In the movie Xanadu, Olivia Newton-John plays Kira, a young woman who inspires an artist named Sonny Malone to follow his dream and build a dance club. Kira is actually the Greek muse Terpsichore (the muse of dance).

Newton-John met gaffer/cameraman Patrick McDermott a year after her 1995 divorce from Matt Lattanzi. The couple dated on and off for nine years until he went missing following a 2005 fishing trip off the California coast. Various theories have since circulated as to what happened to him, but police say she was never a suspect.

The rock group Spirit was formed around the father-and-stepson combination of Randy California and Ed Cassidy. California died in 1997, drowning after he rescued his own son from a dangerous ripcurrent.

Randy (Ethan Suplee) was the borderline-retarded brother of Earl Hickey (Jason Lee) in the critically-acclaimed but short-lived NBC comedy My Name Is Earl. Both Suplee and Lee are Scientologists.

Famously, James Earl Jones did not want to be credited as the voice of Darth Vader in Star Wars. At the time, he said it was because he didn’t feel he had done enough work for the billing, but later admitted he didn’t want to be tied to the role at an early stage in his career. He is credited, however, in the 1997 “Special Edition”.
(There are no Roman numerals. Han shot first. You kids get off my lawn.)

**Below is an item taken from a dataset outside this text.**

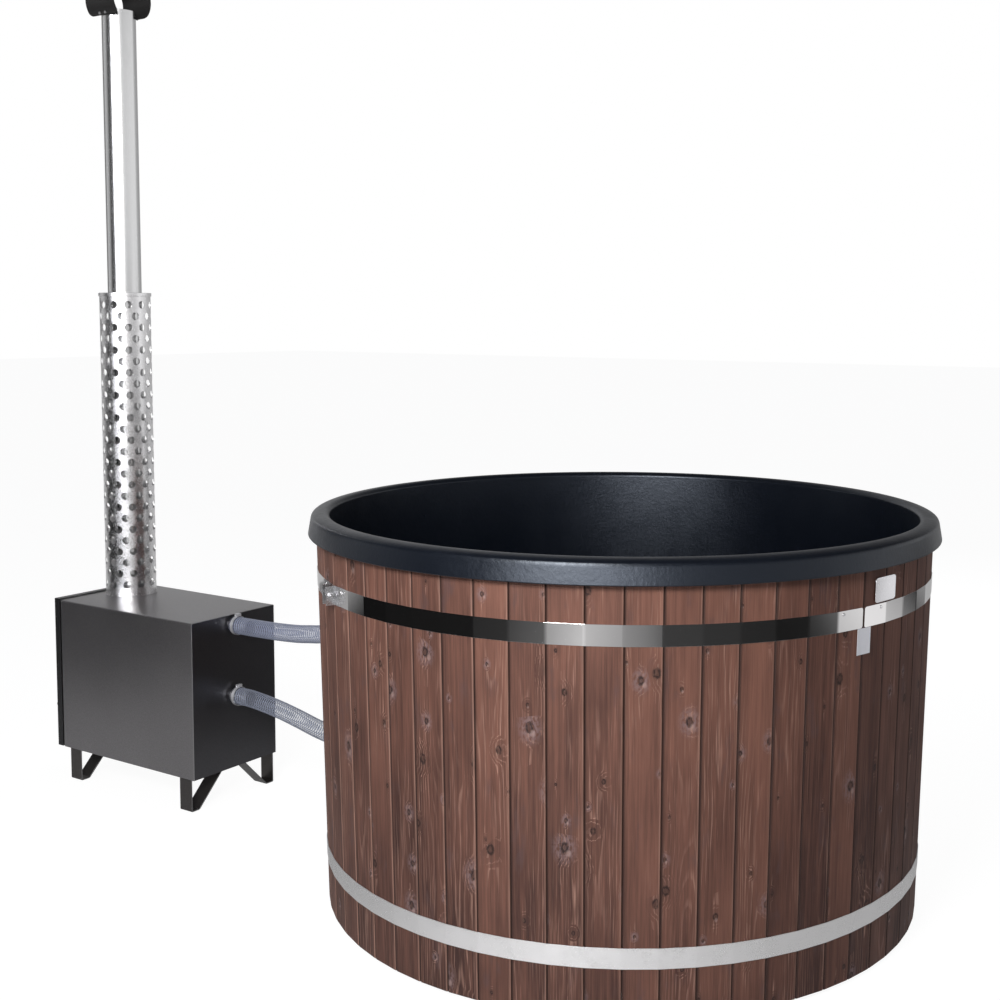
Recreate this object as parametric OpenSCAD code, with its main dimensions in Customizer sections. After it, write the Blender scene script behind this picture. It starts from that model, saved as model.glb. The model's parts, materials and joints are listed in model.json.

Jones’s career was well-established when Star Wars came out in 1977; Jones’s first film role was in Doctor Strangelove in 1964. He also was nominated for an Oscar for The Great White Hope in 1971 (and had won a Tony for the role).

Jones also appeared as the first black President of the United States in the 1972 movie The Man, based on the 1964 novel by Irving Wallace.

Other black presidents in movies have included Morgan Freeman in Deep Impact, Danny Glover in 2012, and a 7 year old Sammy Davis Jr. in a dream sequence in the (woefully racist by modern standards) 1933 musical short comedy Rufus Jones for President.

At seven, Sammy Davis Jr. would be too young to serve as President except in his dreams, since the Constitution defines the minimum age as 35. Theodore Roosevelt was the youngest man to become President, upon the assassination of President William McKinley; John F. Kennedy was the youngest man to be elected President.